Intimate Strangers is about people in Australia. Greg, an ordinary young clerk who dabbles in the arts, has been ten years married to Elodie, whom maternity has .reft from a musical career. He flirts ; she is tolerant but tired. At a seaside resort mutual passion springs up between her and a handsome sea-captain called Jerry. After long heart-searchings, she agrees to fly with him. When she retracts, it is not clear whether it is because of her discovery that Greg is ruined and contemplates suicide, or because a recent affair of Jerry's is suddenly revealed by the death from abortion of a local girl, of whose pregnancy he was ignorant. This confusion of thought in the author is characteristic of a highminded but unconvincing book. Miss Pritchard attempts to relate the unsatisfactory state of her characters' lives and loves to the decay of capitalism, but no such connexion exists. Her desire to emphasise Elodie's sensibility causes her sometimes to write affectedly about landscape, but on the whole Intimate Strangers, slow and concerned with uninteresting people, is at least sincere.
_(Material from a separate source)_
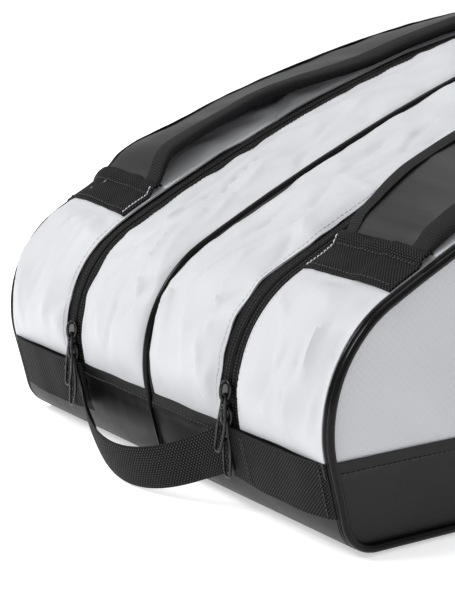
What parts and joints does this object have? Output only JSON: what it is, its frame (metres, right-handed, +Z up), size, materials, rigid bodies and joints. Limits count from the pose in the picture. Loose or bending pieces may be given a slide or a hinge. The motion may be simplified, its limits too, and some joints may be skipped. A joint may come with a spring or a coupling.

Phulmat of the Hills describes an Indian jungle village ; there is not a single white character. Tribal laws, such as that a man must not cohabit with a member of the same totem, do not seriously hamper the conduct of highly promiscuous love affairs, for absolution can usually be obtained by giving a feast. The story chiefly concerns one family whose head, an old leper, has passed on the disease to his young wife. From her, it is caught by his daughter-in-law, the lovely and delightful Phulrnat. The young husband, enamoured of a visitor to the village, makes Phulmat's contraction of leprosy an excuse for driving her out. In spite of this grim subject, the total impression of the book is one of charm ; for even the old leper enjoys himself, and everything—gossip, adultery, sacred rites, free fights—are entered into with gusto by young and old. The author obviously knows what he is writing about. There is a little too much legend and folk-lore in proportion to the action, but the brief opening description of the Serpent Dance is brilliant.

King John of Jingalo, first published in 1912, has been re- issued because of its bearing on a recent crisis. The King of the title, owing to a fall on his head and the influence of his republican heir, begins late in life to resist the wishes of his Cabinet. They, led by a determined Prime Minister, are intent on undermining democracy. An impasse is reached, and the King abdicates ; but, since his abdication would defeat the Cabinet's aims, it is prevented by a bogus bomb- outrage. Meanwhile the Crown Prince has fallen in love with a commoner. His marriage, to which he obtains his father's consent, is prevented by the girl's discovery that he has had a mistress. As she is a lay Sister of Mercy, working in the slums, this piece of narrow-mindedness comes as a shock to the reader. The book has some entertaining passages about monarchy, prophetically and oddly appropriate to /937 but it is long-winded, largely because Prince Max is allowed to make long speeches to his father—avowed quotations from the work on Government which he is writing--and Max is a bore. He is also a prig : his definition of being in love is " An intense personal desire to endow a certain woman with 'motherhood."